Description of the task =>
Reproduce the listing that follows with no differences at all.

--- Begin Source data ---

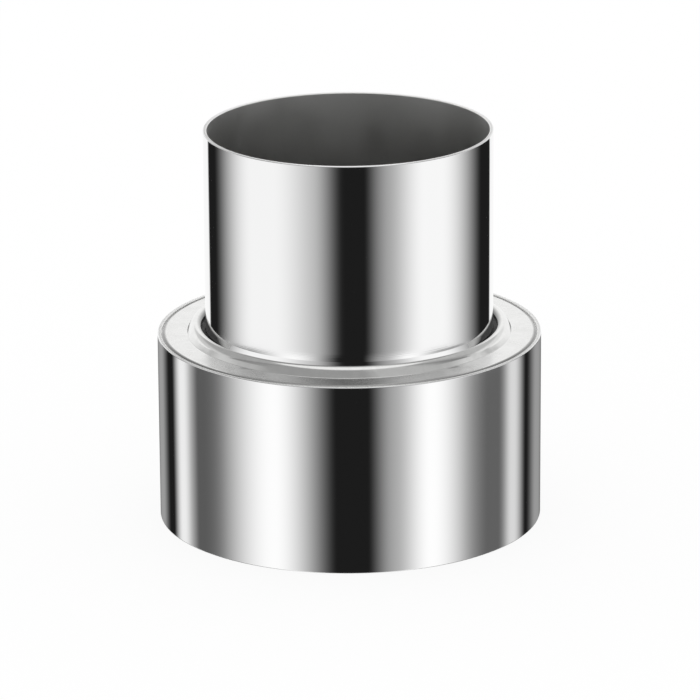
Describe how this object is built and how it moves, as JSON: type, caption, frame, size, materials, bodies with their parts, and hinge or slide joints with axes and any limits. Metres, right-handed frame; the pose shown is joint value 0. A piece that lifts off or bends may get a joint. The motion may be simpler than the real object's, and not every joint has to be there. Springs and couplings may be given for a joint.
{
  "type": "duct reducer",
  "caption": "Round stainless duct reducer: a wide lower tube stepped down by a flat shoulder with a low, round-backed collar to a narrower upper tube.",
  "frame": {"origin": "centre of the wide end's rim, on the surface that the reducer stands on", "axes": "+Z along the duct's axis, from the wide end to the narrow end; the tubes' lengthwise seams lie to -Y"},
  "size_m": [0.08, 0.08, 0.083],
  "materials": {
    "polished_tube": "polished",
    "satin_plate": "satin"
  },
  "bodies": {
    "root": {"socket_tube": "polished_tube", "shoulder_plate": "satin_plate", "spigot_tube": "polished_tube"}
  },
  "joints": []
}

--- End Source data ---

Result of the task =>
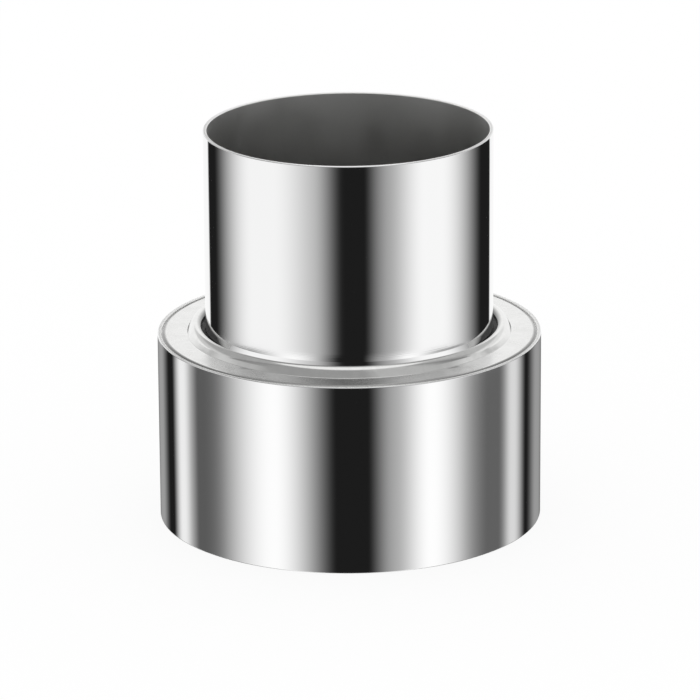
Describe how this object is built and how it moves, as JSON: type, caption, frame, size, materials, bodies with their parts, and hinge or slide joints with axes and any limits. Metres, right-handed frame; the pose shown is joint value 0. A piece that lifts off or bends may get a joint. The motion may be simpler than the real object's, and not every joint has to be there. Springs and couplings may be given for a joint.
{
  "type": "duct reducer",
  "caption": "Round stainless duct reducer: a wide lower tube stepped down by a flat shoulder with a low, round-backed collar to a narrower upper tube.",
  "frame": {"origin": "centre of the wide end's rim, on the surface that the reducer stands on", "axes": "+Z along the duct's axis, from the wide end to the narrow end; the tubes' lengthwise seams lie to -Y"},
  "size_m": [0.08, 0.08, 0.083],
  "materials": {
    "polished_tube": "polished",
    "satin_plate": "satin"
  },
  "bodies": {
    "root": {"socket_tube": "polished_tube", "shoulder_plate": "satin_plate", "spigot_tube": "polished_tube"}
  },
  "joints": []
}